La détérioration de la situation en matière de sécurité dans le pays a eu un lourd impact. Les victimes du conflit n’ont jamais été aussi nombreuses depuis 2001 : pour la seule année 2013, les Nations unies ont recensé près de 3 000 morts parmi la population civile.

Bien que les talibans soient responsables de la grande majorité des pertes civiles liées au conflit, les troupes afghanes et internationales n’ont eu que peu de comptes à rendre, voire aucun, pour les victimes qu’elles ont causées. De plus, les forces internationales ont l’air décidées à partir sans avoir mis en place un mécanisme efficace et indépendant visant à obliger les forces de sécurité afghanes à rendre des comptes pour les violations des droits humains et du droit international humanitaire et à apporter réparation aux victimes.

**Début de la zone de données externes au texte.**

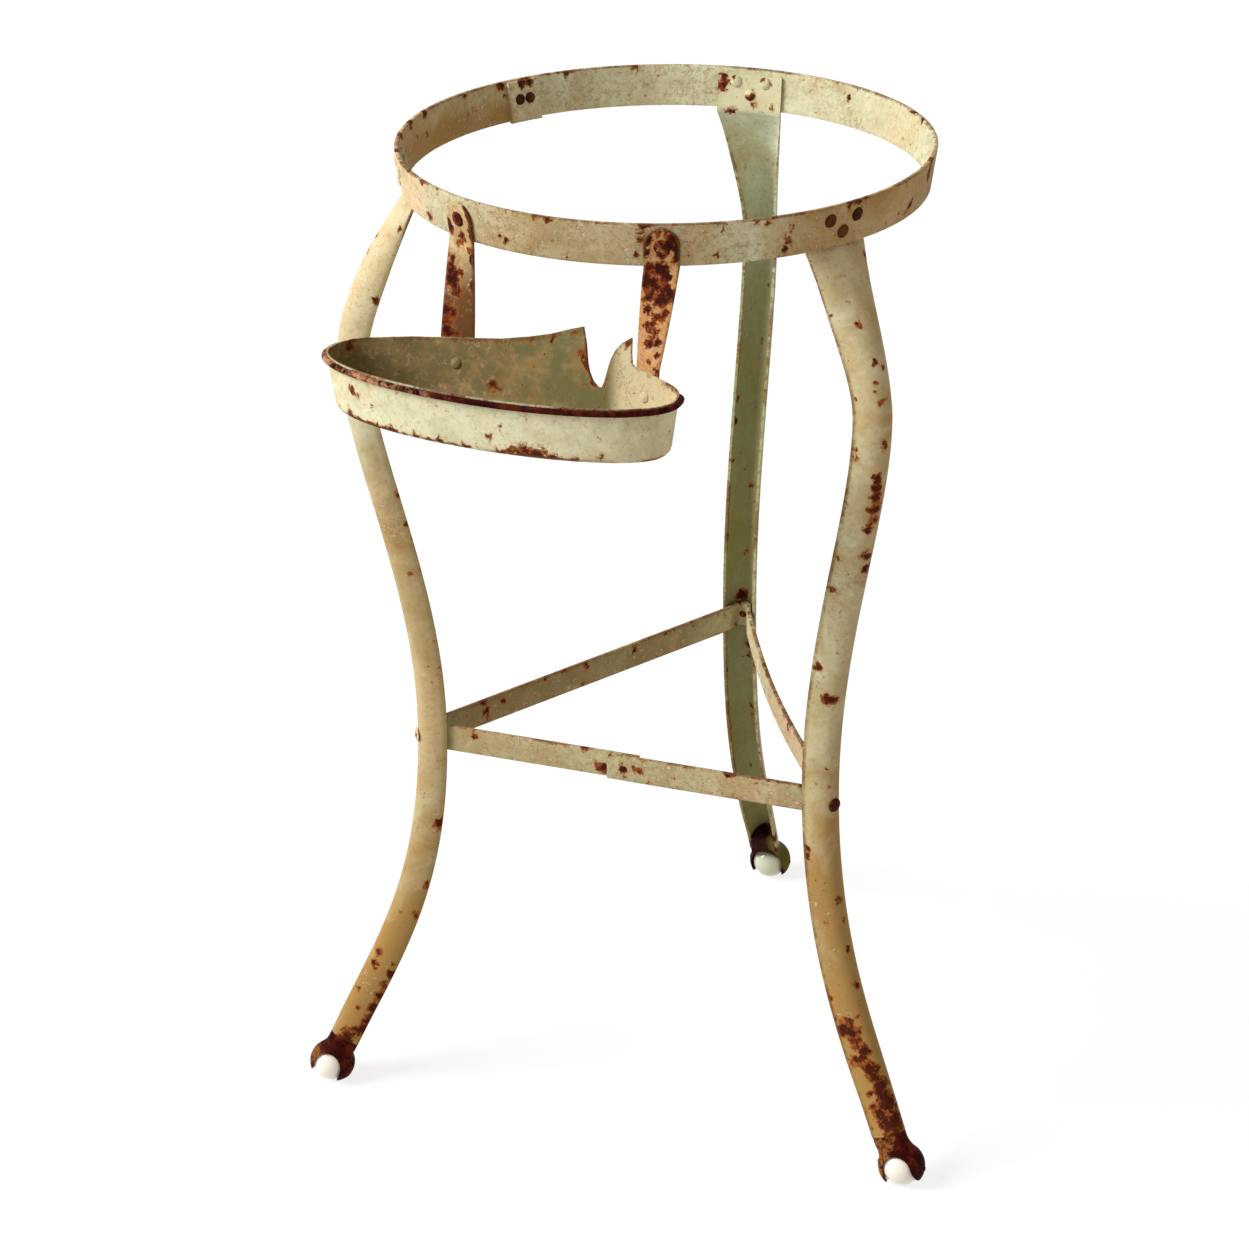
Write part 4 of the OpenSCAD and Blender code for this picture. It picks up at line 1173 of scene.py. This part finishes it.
def rivet_group(name, tree, sockets, spots, radius, height, material):
    """Heads on the spots: (place in metres, way the head faces)."""
    mesh = bpy.data.meshes.new(name)
    mesh.from_pydata([tuple(p) for p, _ in spots], [], [])
    aim = mesh.attributes.new("aim", "FLOAT_VECTOR", "POINT")
    aim.data.foreach_set("vector", [c for _, way in spots for c in way])
    obj = bpy.data.objects.new(name, mesh)
    bpy.context.scene.collection.objects.link(obj)
    setter = obj.modifiers.new("rivets", "NODES")
    setter.node_group = tree
    setter[sockets["head"]] = radius * MM
    setter[sockets["rise"]] = height * MM
    setter[sockets["finish"]] = material
    bpy.context.view_layer.update()
    return applied(obj)


def on_hoop(turn, z, out_by):
    """A place `out_by` millimetres out from the hoop's outer face, and the way out."""
    a = math.radians(turn)
    way = Vector((math.sin(a) * math.cos(STRIP_LEAN), -math.cos(a) * math.cos(STRIP_LEAN),
                  -math.sin(STRIP_LEAN)))
    return around(turn, 0, hoop_out(z), z) + way * out_by * MM, way


def both_ends(turn, z, head_at, tail_at):
    """A rivet through the hoop: its head and its tail, each a place and the way it faces."""
    head, way = on_hoop(turn, z, head_at)
    tail, _ = on_hoop(turn, z, tail_at)
    return (head, way), (tail, -way)


def hammer(obj, depth):
    """Makes the heads a little uneven, as hand-set rivets are."""
    for v in obj.data.vertices:
        v.co += wander(v.co * HAMMER_SCALE) * depth * MM


def add_rivets(rust, painted):
    """Bare rivets in `rust`; `painted` gives the paint that covers the rest, by node."""
    tree, sockets = rivet_tree()

    def group(name, node, kind, pairs):
        material = painted.get(node, rust)
        heads, tails = zip(*pairs)
        head_size, tail_size = RIVETS[kind]
        first = rivet_group(name, tree, sockets, heads, *head_size, material)
        second = rivet_group(name + "_tails", tree, sockets, tails, *tail_size, material)
        hammer(first, HEAD_HAMMERED)
        hammer(second, TAIL_HAMMERED)
        # The tails are marked as on the inner face, so they take their paint's hollow tint,
        # painted shade included
        hollow = [0.0] * len(first.data.vertices) + [1.0] * len(second.data.vertices)
        obj = joined([first, second])
        keep_mark(obj, "hollow", hollow)
        if node in SPOTS:
            mark_spots(obj, SPOTS[node])
        finish_piece(obj, "stand", material, node)

    side = math.degrees(math.asin(TAB_PITCH / 2 / hoop_out(TAB_Z)))
    for name, leg in LEGS.items():
        pairs = [both_ends(leg.tab_turn + s, z, SEAT, -STRIP_T - LEG_T - 3 * SEAT)
                 for s, z in ((-side, TAB_Z), (side, TAB_Z), (0, TAB_Z - TAB_ROW_GAP))]
        group("leg_%s_tab_rivets" % name, "leg_%s_rivets" % name, "tab", pairs)
    lap = math.degrees(math.asin(LAP_HALF_PITCH / hoop_out(TAB_Z)))
    pairs = [both_ends(LAP_TURN + s * lap, MID_STRIP, SEAT, -2 * STRIP_T - SEAT)
             for s in (-1, 1)]
    group("lap_rivets", "hoop_lap_rivets", "lap", pairs)
    pairs = [both_ends(RACK_TURN + s * HANGER_SPREAD, MID_STRIP, HANGER_T + 2 * SEAT,
                       -STRIP_T - SEAT) for s in (-1, 1)]
    group("hanger_top_rivets", "hanger_rivets", "hanger", pairs)
    pairs = []
    for leg in LEGS.values():
        turn = turn_at(leg, BAND_H)
        a = math.radians(turn)
        way = Vector((math.sin(a), -math.cos(a), 0))
        pairs.append(((around(turn, 0, crown_reach(leg, BAND_H) + SEAT, BAND_H), way),
                      (around(turn, 0, band_out(leg) - BAND_T - SEAT / 2, BAND_H), -way)))
    group("band_corner_rivets", "band_rivets", "band", pairs)
    pairs = []
    rack = Matrix.Rotation(math.radians(RACK_TURN), 3, "Z")
    for x in HANGER_X.values():
        z = DISH_H - DISH_RIVET_DOWN
        f = math.radians(back_facing(x))
        way = Vector((math.sin(f) * math.cos(DISH_TAPER), math.cos(f) * math.cos(DISH_TAPER),
                      -math.sin(DISH_TAPER)))
        base = Vector((x, back_face(x, z) - DISH_REACH, z + DISH_RIM_H - DISH_H))
        pairs.append(((rack @ (base + way * (HANGER_T + 2 * SEAT)) * MM, rack @ way),
                      (rack @ (base - way * (DISH_T + DISH_TAIL_AT)) * MM, -(rack @ way))))
    group("dish_back_rivets", "dish_rivets", "dish", pairs)


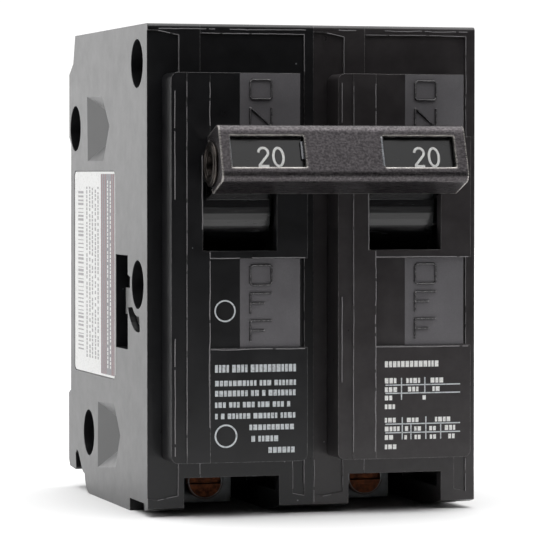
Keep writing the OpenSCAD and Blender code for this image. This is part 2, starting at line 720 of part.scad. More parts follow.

« Malheureusement, la violence liée au conflit va probablement se poursuivre, voire augmenter, dans les années à venir. L’obligation pour les forces de sécurité du pays de rendre des comptes sera cruciale. Aujourd’hui, de manière générale, les victimes et les familles vivent sans justice et sans compensation », a déclaré Horia Mosadiq.

Amnesty International a publié en mars un document récapitulant les principales difficultés auxquelles devra faire face le prochain gouvernement.

« Le prochain président afghan ne pourra pas se permettre de considérer les droits humains comme un sujet de second plan. Transiger encore sur ces droits dans le but d’obtenir des bénéfices à court terme ne permettra pas au pays d’avancer après 2014 mais le fera au contraire revenir en arrière », a déclaré Horia Mosadiq.